STATED GOAL: For every line in the records that has the word "this", make a copy.

WORKING DATA:
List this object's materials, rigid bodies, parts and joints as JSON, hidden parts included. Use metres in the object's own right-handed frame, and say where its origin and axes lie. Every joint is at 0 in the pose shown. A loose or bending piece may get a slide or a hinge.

--

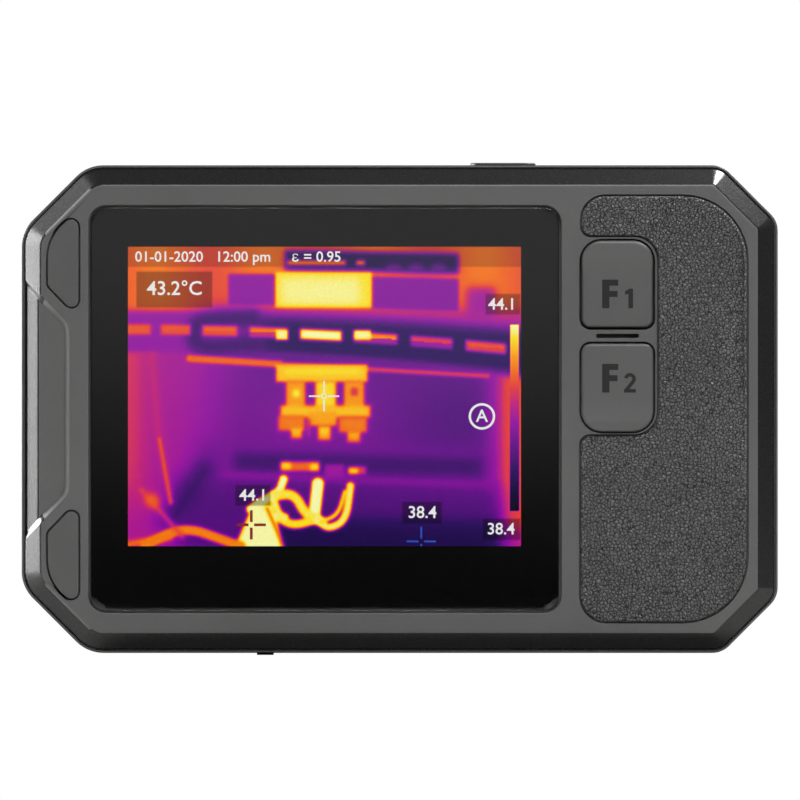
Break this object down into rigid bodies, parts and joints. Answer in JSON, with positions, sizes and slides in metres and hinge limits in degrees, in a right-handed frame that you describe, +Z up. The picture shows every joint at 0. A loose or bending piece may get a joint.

* * *

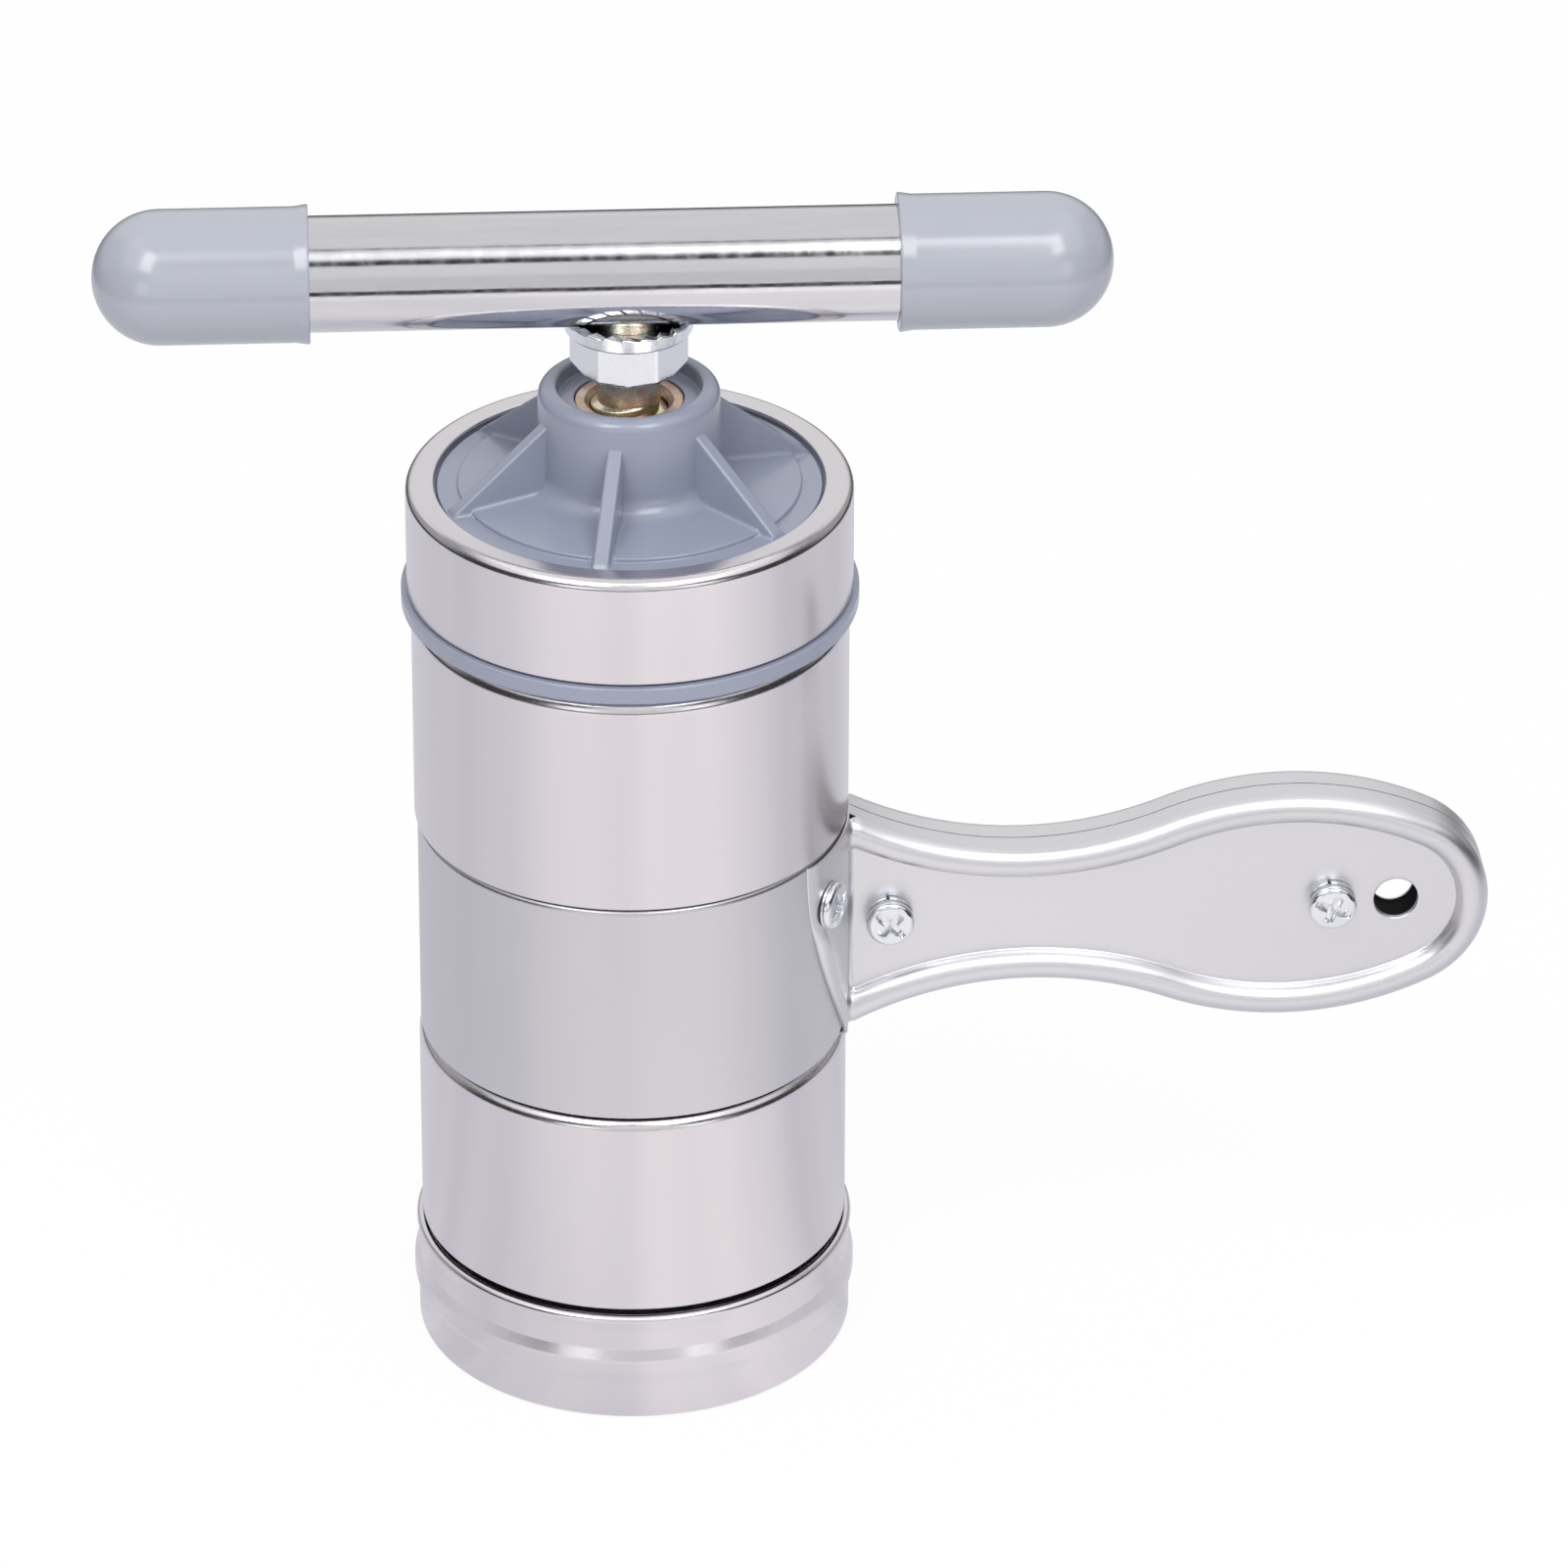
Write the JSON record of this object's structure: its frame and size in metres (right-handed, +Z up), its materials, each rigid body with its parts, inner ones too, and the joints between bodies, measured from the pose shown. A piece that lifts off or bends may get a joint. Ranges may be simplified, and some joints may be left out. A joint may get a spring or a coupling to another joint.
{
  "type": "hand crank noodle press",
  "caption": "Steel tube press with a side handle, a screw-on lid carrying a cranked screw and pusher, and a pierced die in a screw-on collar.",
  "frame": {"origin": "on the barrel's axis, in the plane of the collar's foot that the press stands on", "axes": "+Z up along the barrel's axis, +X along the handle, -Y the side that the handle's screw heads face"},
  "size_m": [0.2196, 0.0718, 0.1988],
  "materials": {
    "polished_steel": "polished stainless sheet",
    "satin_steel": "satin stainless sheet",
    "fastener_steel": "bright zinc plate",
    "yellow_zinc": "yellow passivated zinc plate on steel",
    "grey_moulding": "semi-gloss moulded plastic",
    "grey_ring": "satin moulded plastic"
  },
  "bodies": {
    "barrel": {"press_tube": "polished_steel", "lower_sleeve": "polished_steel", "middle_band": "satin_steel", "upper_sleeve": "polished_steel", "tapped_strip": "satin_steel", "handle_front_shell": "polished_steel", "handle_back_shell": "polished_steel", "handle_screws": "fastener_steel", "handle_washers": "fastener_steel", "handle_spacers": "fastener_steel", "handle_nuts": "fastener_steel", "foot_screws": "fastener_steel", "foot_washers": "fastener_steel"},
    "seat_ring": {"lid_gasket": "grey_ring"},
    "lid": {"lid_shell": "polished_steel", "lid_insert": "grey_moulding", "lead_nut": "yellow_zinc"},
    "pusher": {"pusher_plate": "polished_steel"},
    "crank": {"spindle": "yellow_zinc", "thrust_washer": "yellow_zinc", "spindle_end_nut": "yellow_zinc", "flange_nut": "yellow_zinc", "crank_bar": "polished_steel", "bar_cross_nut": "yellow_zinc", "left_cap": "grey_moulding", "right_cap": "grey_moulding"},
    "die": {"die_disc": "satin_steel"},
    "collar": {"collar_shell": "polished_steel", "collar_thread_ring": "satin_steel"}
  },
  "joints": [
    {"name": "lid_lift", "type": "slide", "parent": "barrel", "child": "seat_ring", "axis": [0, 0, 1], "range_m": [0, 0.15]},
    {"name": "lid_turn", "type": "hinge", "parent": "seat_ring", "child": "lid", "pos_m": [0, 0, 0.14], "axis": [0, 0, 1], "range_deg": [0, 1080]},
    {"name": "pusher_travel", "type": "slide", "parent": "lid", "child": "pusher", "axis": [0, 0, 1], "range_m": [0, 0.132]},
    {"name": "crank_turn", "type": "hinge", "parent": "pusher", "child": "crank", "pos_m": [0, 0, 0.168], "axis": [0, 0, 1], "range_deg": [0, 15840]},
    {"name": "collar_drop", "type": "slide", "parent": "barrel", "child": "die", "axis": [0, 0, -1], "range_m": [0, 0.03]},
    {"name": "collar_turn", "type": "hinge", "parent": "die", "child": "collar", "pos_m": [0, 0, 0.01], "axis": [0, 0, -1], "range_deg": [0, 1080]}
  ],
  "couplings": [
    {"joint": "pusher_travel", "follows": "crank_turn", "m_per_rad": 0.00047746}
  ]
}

WORKED ANSWER:
List this object's materials, rigid bodies, parts and joints as JSON, hidden parts included. Use metres in the object's own right-handed frame, and say where its origin and axes lie. Every joint is at 0 in the pose shown. A loose or bending piece may get a slide or a hinge.
Break this object down into rigid bodies, parts and joints. Answer in JSON, with positions, sizes and slides in metres and hinge limits in degrees, in a right-handed frame that you describe, +Z up. The picture shows every joint at 0. A loose or bending piece may get a joint.
Write the JSON record of this object's structure: its frame and size in metres (right-handed, +Z up), its materials, each rigid body with its parts, inner ones too, and the joints between bodies, measured from the pose shown. A piece that lifts off or bends may get a joint. Ranges may be simplified, and some joints may be left out. A joint may get a spring or a coupling to another joint.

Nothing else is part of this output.